India’s spontaneous maritime outreach in December 2004, when the two Indian Ocean nations were hit by the tsunami, opened a new chapter in bilateral maritime and disaster management cooperation. The emerging defence cooperation and growing cooperation in the field of energy security, including nuclear energy, have also contributed to the strategic dimension of an old friendship.
While trade, business and defence are three important legs of a growing re-engagement between ancient civilisational neighbours, the domestic politics of Indonesia has added a new fourth leg that has dramatically stabilised the partnership. This is the growing commitment within Indonesian civil society to human rights, democracy, pluralism and secularism. A wave of middle class pride in democracy has been sweeping through Indonesia. It is this sentiment that the United States has tapped into in re-building bridges with a new Indonesia.

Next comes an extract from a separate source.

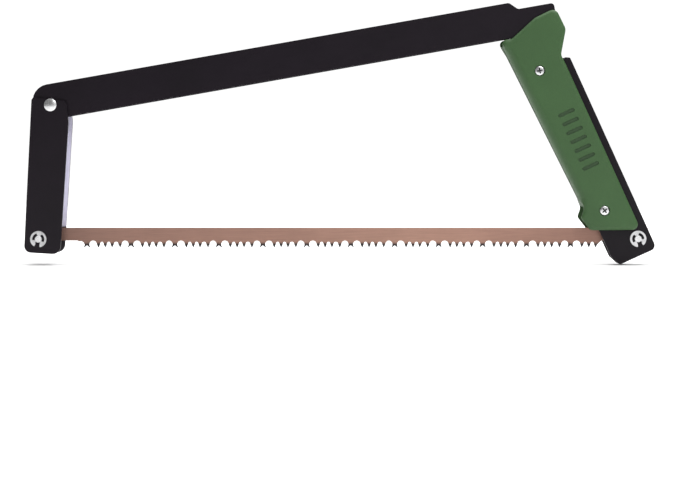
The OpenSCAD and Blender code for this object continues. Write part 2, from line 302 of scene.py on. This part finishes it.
SPINE_METAL = anodised("spine_anodised", METAL_COLOUR, SPINE_TURN)
ARM_METAL = anodised("arm_anodised", METAL_COLOUR, 90 + ARM_TURN)
LEVER_METAL = anodised("lever_anodised", shade(METAL_COLOUR, 0.8), 90 + LEVER_TURN)
# A lighter black for the broken edges: partly edge wear, partly a painted highlight along them
EDGE_WEAR_AND_PAINTED_HIGHLIGHT = anodised("worn_edge_and_painted_highlight", (0.04, 0.037, 0.042), 0, 0.36, 0.4)
# The arm's inner faces, with a painted reflection above the blade
PAINTED_REFLECTION_METAL = channel_inner_painted_reflection()
GREEN = moulded("grip_plastic", (0.039, 0.093, 0.030), 0.5)
# A darker green for the recessed grip bars: painted shade in the recesses
GROOVE_PAINTED_SHADE = moulded("grip_groove_painted_shade", (0.030, 0.064, 0.025), 0.6)
NYLON = moulded("black_nylon", (0.02, 0.02, 0.022), 0.5)
STEEL = plated("zinc_plate", (0.76, 0.76, 0.77), 0.27)
SPRING_STEEL = plated("spring_steel", (0.66, 0.66, 0.67), 0.3)
# The dark colour in the screws' cross recesses is painted shade
RECESS_PAINTED_SHADE = plated("screw_recess_painted_shade", (0.07, 0.07, 0.075), 0.55)
BLADE = blade_material()

# ---- Mesh helpers ----

body_names = {n: body for body, names in record["behaviour"]["bodies"].items() for n in names}


def finished(bm, node, materials, angle=32, weighted=True):
    """Turns the bmesh into the piece that stands for a CAD node."""
    bmesh.ops.recalc_face_normals(bm, faces=bm.faces)
    mesh = bpy.data.meshes.new(node + "_piece")
    bm.to_mesh(mesh)
    bm.free()
    for m in materials:
        mesh.materials.append(m)
    mesh.shade_smooth()
    mesh.set_sharp_from_angle(angle=math.radians(angle))
    piece = bpy.data.objects.new(node + "_piece", mesh)
    bpy.context.scene.collection.objects.link(piece)
    if weighted:
        # Keeps the large flat faces flat in the shading beside their bevels
        piece.modifiers.new("normals", "WEIGHTED_NORMAL").keep_sharp = True
    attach(piece, body_names[node])
    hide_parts(node)
    return piece


def copied(node):
    """The CAD node's mesh without the edges inside its flat faces."""
    bm = bmesh.new()
    bm.from_mesh(cad[node].data)
    bmesh.ops.remove_doubles(bm, verts=bm.verts, dist=1e-6)
    bmesh.ops.dissolve_limit(bm, angle_limit=math.radians(1), verts=bm.verts, edges=bm.edges)
    return bm


def bevelled(bm, edges, width, segments, material=None):
    result = bmesh.ops.bevel(bm, geom=edges, offset=width * MM, offset_type="OFFSET", segments=segments,
                             profile=0.5, affect="EDGES", clamp_overlap=True)
    if material is not None:
        for f in result["faces"]:
            f.material_index = material


def sharp_edges(bm, degrees=35):
    limit = math.radians(degrees)
    return [e for e in bm.edges if len(e.link_faces) == 2 and e.calc_face_angle(0) > limit]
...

India has an even urgent and greater need to strengthen this aspect of the bilateral relationship. A plural, democratic, secular Indonesia in which a Muslim majority lives in peace with Hindu, Christian and Buddhist minorities is a source of inspiration for all of Asia. The growth of secular Muslim majority nations can reverse the tide of religious extremism and stabilise Asia as it prepares to regain its place in the world.